Publications regarding the new Junior A Supplement were strategically dispersed at the onset of the 2010-2011 season to ensure all participants were educated of the pilot project and to further increase the chances of success. Players and game officials received handbooks created specifically to address their participation in the project. All coaches were also required to sign a 'Coaches Code of Conduct' which outlines their responsibility to the initiative and a commitment to player safety.

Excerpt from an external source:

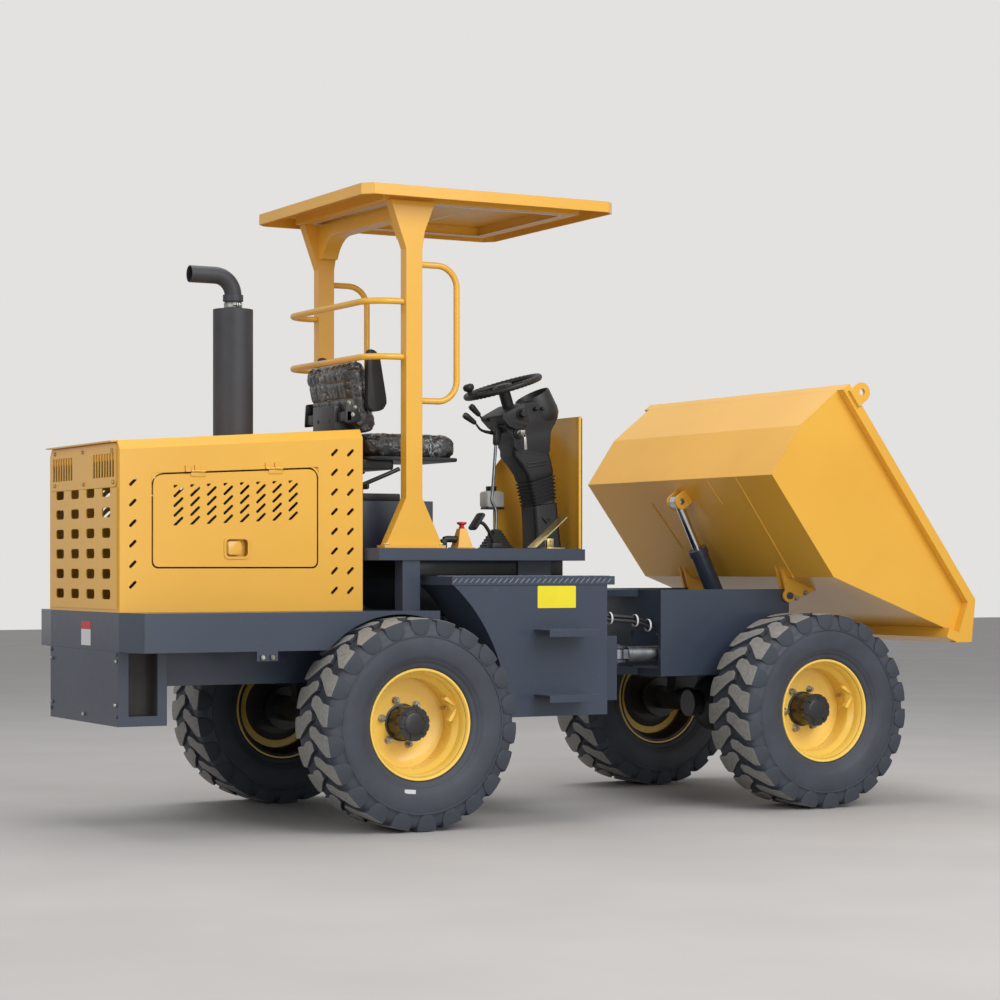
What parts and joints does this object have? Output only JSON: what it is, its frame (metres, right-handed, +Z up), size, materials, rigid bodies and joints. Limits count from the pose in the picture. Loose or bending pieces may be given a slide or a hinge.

The five leagues involved in the Junior A Supplement experienced several positive advancements throughout the first year of the pilot project. Leagues could now clearly identify trends and repeat offenders and can also confirm that only a small percentage of players are repeating what would be considered dangerous acts. The Junior A Supplement forced these players to alter their behavior in a positive way. Staged fights and multiple fight situations were all but eliminated, and players participating in six or more fights throughout the season declined substantially across all leagues.

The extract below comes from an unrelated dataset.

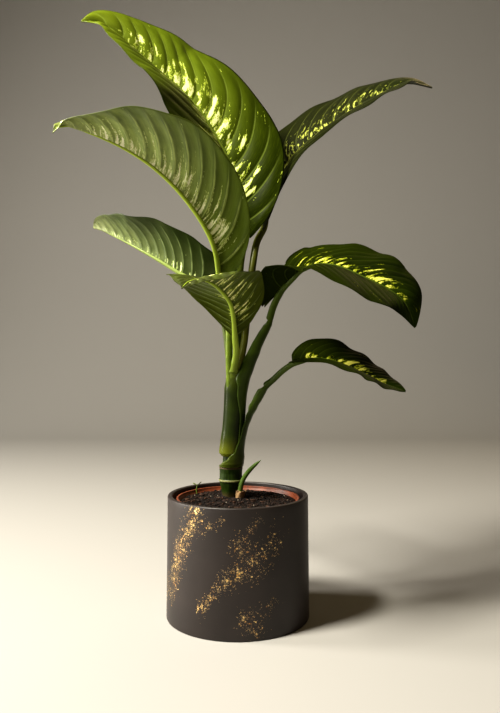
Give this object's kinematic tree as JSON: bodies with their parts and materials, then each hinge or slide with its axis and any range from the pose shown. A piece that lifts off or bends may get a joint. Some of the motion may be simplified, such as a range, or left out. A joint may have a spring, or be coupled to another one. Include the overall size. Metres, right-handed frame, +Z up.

Competitiveness within the League from top to bottom increased in 2010-2011, "The quality of play and skill exhibited within the MJHL this past season was the best the League has seen in the past ten years," stated Manitoba Junior Hockey League (MJHL) Commissioner Kim Davis.

The participants within the Junior A Supplement include the British Columbia Hockey League (BCHL), Alberta Junior Hockey League (AJHL), Saskatchewan Junior Hockey League (SJHL), Manitoba Junior Hockey League (MJHL), and Maritime Junior Hockey League (MHL). The two-year pilot project will compare data from the participating leagues using the Junior A Supplement and a control group from the Ontario Junior Hockey League (OJHL) using Hockey Canada Playing Rule 6.7. The data will determine whether fighting is reduced in the Junior A game by ejecting a player for his first fighting major and the effect on other violent behavior.